**Given task:**
Each line of the material below should be reproduced exactly.

**Material provided:**
________________________________________

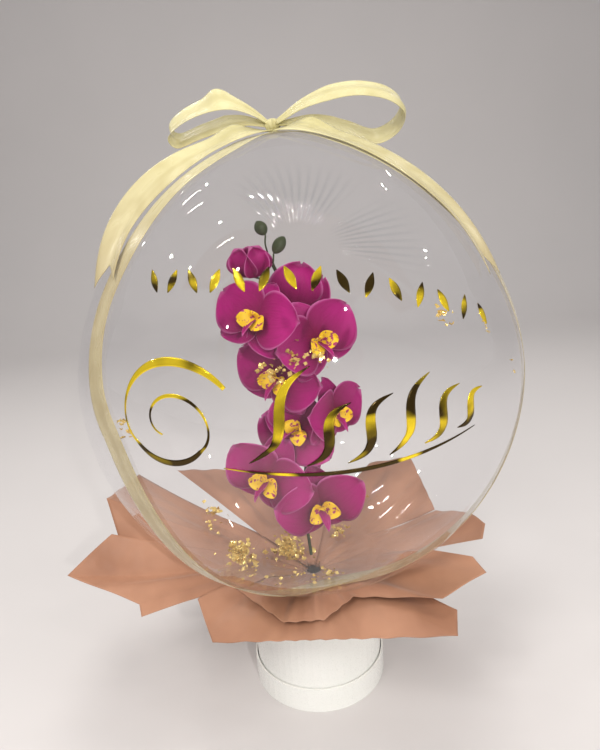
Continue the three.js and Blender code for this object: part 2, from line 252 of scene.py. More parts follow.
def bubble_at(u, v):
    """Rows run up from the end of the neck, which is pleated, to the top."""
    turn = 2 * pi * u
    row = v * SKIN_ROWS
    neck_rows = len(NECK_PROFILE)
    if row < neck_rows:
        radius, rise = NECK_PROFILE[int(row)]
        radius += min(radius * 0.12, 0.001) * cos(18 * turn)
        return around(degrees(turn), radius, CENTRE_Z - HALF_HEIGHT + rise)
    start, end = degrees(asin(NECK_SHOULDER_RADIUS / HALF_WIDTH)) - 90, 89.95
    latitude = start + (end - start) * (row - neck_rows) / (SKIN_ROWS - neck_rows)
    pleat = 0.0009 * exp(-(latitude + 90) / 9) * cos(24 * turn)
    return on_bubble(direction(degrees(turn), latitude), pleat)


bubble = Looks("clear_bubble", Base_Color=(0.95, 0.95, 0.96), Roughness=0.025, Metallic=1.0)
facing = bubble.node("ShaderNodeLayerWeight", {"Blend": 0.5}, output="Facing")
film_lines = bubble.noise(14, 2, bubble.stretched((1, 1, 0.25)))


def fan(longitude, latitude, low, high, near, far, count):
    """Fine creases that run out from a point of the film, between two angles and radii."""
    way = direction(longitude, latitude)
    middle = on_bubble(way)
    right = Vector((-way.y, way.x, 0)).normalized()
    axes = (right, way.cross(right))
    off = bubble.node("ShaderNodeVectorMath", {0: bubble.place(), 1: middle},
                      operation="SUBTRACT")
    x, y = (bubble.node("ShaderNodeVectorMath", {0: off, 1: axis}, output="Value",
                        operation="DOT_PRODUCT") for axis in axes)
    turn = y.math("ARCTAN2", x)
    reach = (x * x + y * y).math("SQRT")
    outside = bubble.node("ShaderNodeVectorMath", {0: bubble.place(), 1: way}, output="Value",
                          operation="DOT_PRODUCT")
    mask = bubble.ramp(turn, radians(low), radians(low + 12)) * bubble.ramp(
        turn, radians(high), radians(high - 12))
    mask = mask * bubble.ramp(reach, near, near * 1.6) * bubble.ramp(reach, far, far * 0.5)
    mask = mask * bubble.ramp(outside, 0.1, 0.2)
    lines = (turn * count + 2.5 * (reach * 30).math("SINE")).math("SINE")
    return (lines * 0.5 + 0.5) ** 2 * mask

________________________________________

**Solved exercise:**
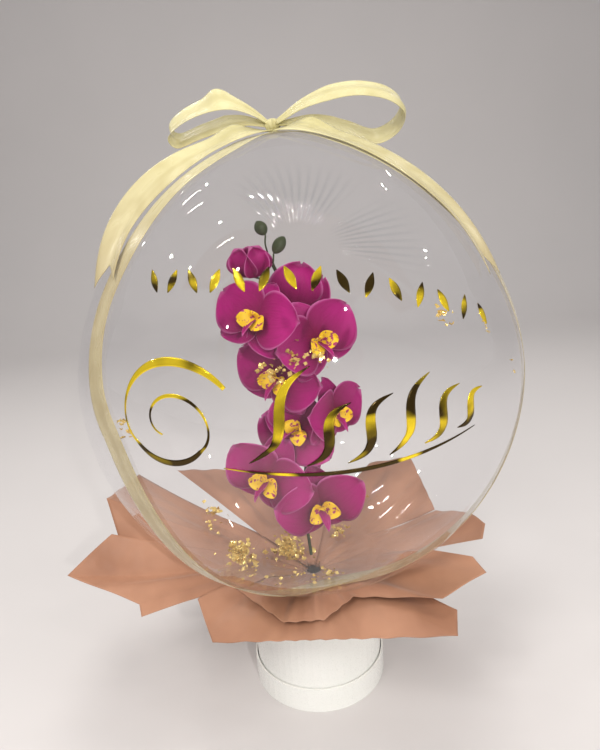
Continue the three.js and Blender code for this object: part 2, from line 252 of scene.py. More parts follow.
def bubble_at(u, v):
    """Rows run up from the end of the neck, which is pleated, to the top."""
    turn = 2 * pi * u
    row = v * SKIN_ROWS
    neck_rows = len(NECK_PROFILE)
    if row < neck_rows:
        radius, rise = NECK_PROFILE[int(row)]
        radius += min(radius * 0.12, 0.001) * cos(18 * turn)
        return around(degrees(turn), radius, CENTRE_Z - HALF_HEIGHT + rise)
    start, end = degrees(asin(NECK_SHOULDER_RADIUS / HALF_WIDTH)) - 90, 89.95
    latitude = start + (end - start) * (row - neck_rows) / (SKIN_ROWS - neck_rows)
    pleat = 0.0009 * exp(-(latitude + 90) / 9) * cos(24 * turn)
    return on_bubble(direction(degrees(turn), latitude), pleat)


bubble = Looks("clear_bubble", Base_Color=(0.95, 0.95, 0.96), Roughness=0.025, Metallic=1.0)
facing = bubble.node("ShaderNodeLayerWeight", {"Blend": 0.5}, output="Facing")
film_lines = bubble.noise(14, 2, bubble.stretched((1, 1, 0.25)))


def fan(longitude, latitude, low, high, near, far, count):
    """Fine creases that run out from a point of the film, between two angles and radii."""
    way = direction(longitude, latitude)
    middle = on_bubble(way)
    right = Vector((-way.y, way.x, 0)).normalized()
    axes = (right, way.cross(right))
    off = bubble.node("ShaderNodeVectorMath", {0: bubble.place(), 1: middle},
                      operation="SUBTRACT")
    x, y = (bubble.node("ShaderNodeVectorMath", {0: off, 1: axis}, output="Value",
                        operation="DOT_PRODUCT") for axis in axes)
    turn = y.math("ARCTAN2", x)
    reach = (x * x + y * y).math("SQRT")
    outside = bubble.node("ShaderNodeVectorMath", {0: bubble.place(), 1: way}, output="Value",
                          operation="DOT_PRODUCT")
    mask = bubble.ramp(turn, radians(low), radians(low + 12)) * bubble.ramp(
        turn, radians(high), radians(high - 12))
    mask = mask * bubble.ramp(reach, near, near * 1.6) * bubble.ramp(reach, far, far * 0.5)
    mask = mask * bubble.ramp(outside, 0.1, 0.2)
    lines = (turn * count + 2.5 * (reach * 30).math("SINE")).math("SINE")
    return (lines * 0.5 + 0.5) ** 2 * mask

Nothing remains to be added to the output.